A Richmond newspaper reprinted the following report, in which a British war correspondent doubts that General Grant and the Union forces were going to defeat the South, with its armies motivated by hatred for the enemy and love of states’ rights. On the other hand, Northern soldiers fight for a variety of reasons; if the South effectively left the Union it would be no big deal to a soldier from Maine. One disadvantage of reprinting month old material – I’m pretty sure Mobile cares about Farragut’s flotilla now.
Forgive me, but Mr. Russell’s depiction of General Grant whittling as the dead and wounded piled up kind of reminded of Madame DaFarge knitting her way through the French Revolution.
From the Richmond Daily Dispatch August 11, 1864:
Russell on the Situation.
[From the London Army and Navy Gazette, July 13, 1864.]
Lieutenant-General Ulysses Grant seems to us to be in what he would most probably term, in his own nervous diction, “a very tight place.” It is quite true that in his present position he must give much anxiety to the enemy, and that he menaces the Confederate capital with a greater danger than any the tenacious and valiant Southerners have yet had to encounter from Federal foes; but it is scarcely possible that he can retain that position under the fire of the July and August sun; and as yet any attempt to improve it by advancing has not been attended with encouraging results. As a line is length without breadth, and as a circle is bounded by a line, General Grant may maintain that he has not departed from his pledge to fight out the possession of Richmond “on this line” by moving round the capital, but it is difficult to perceive what advantage he has gained by approaching it now from the south side if he fails in his purpose of cutting the Confederate communications. That the combination on which he relied for that purpose has signally failed cannot be doubted. Hunter may have done damage to the western lines, but he has suffered dearly for his interference, and the injury was speedily repaired.
The cavalry, in which the Federal seem to have established a decided preponderance, have failed to effect a permanent destruction; and an attempt made by an expedition under Wilson to break up the line between Richmond, via Petersburg and Weldon, must have ended badly, if it be true that the Confederates intercepted the horsemen and forced Meade to march a whole corps and a division to their assistance, with results yet unknown to us. Sheridan, from whom a good deal was expected, has not turned out to be a Zeidlitz, a Murat, or even a Paget. He failed in a very feeble effort to reach Hunter, and he has since lost, we are told, one thousand men in a scamper across the Peninsula, south of Richmond, with the view of getting his corps across the James river to aid the cavalry force belonging to Grant’s army. The next great Federal army, on which the hopes of the North have so long been fixed, promises to become a source of fearful anxiety. Sherman, if not retreating, is certainly not advancing; and if the Confederates can interfere seriously with his communications, he must fall back as soon as he has eaten up all the supplies of the district.

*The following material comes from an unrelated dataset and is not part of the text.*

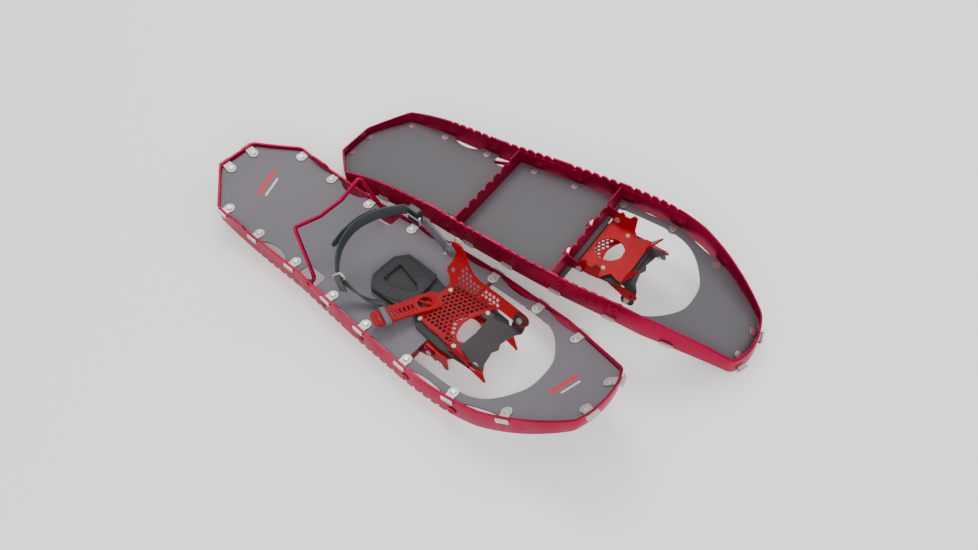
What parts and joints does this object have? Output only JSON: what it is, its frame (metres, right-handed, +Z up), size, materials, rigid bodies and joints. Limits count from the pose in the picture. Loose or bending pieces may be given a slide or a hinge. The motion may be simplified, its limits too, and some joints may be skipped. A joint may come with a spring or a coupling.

At Charleston all is quiet, and Mobile has ceased to care for Farragut’s flotilla. The blockade cannot keep out arms, supplies and special correspondents, or keep in cotton in the South. On every point of the ragged circle which the Federal seek to penetrate, they are encountered by skillful, resolute and successful opponents. All the enormous advantages possessed by the Federal have been nullified by want of skill, by the interference of Washington civilians, and by the absence of an animating homogeneous spirit on the part of their soldiery. Some fight for pay, others because they can’t help it; some fight for the Union, others for abolition; some for confiscated land, others because they dislike a slave-owning aristocracy. Every Southerner fights because, conscript though he be, he hates his enemy, and is striking for the principle of State rights, which converts the land of his birthplace into a fatherland for him against all the world. Who can be a native of a Union? A native of Georgia or Virginia has something tangible to point to when he is asked where is his country. If the Union were destroyed formally to-morrow, as we believe it has been practically long ago, the man of Maine or Ohio could go back to his home, not much damaged in any way, except in a certain windy pride, and in the happiness derived from the contemplation of excessive size, which rendered him a disagreeable companion to the rest of the world.
New York, indeed, would lose some trade, and tariffs would be modified in some States; but there the mischief would cease. Far otherwise would it be with Georgia or Virginia. If the South were crushed he would become an outcast, a pariah, the scorn of bitter enemies. Therefore, the Southerners fight to the death against the invading revolutionary North and all their hordes, sustained by such a spirit as would have animated the people of England had the First Consul thrown himself on their shores at the head of a Republican and Jacobin army. That, all things considered, the North had the elements of military superiority to such an extent as justified an impartial observer in predicting they would obtain possession of the principal strategic points, the ports, arsenals, large cities, railway termini and rivers in the South, cannot reasonably be denied. It is true they are very far from the attainment of their object now, after all their losses in money and men; nor does it look as if Grant were going to achieve it.–Even if Richmond fell, the South would fight long and desperately. But Petersburg bars the way, and Grant is still sitting in front of the Confederate earthworks whittling sticks, as is his wont, filling the hospitals with the living, and fattening the rank soil with his dead.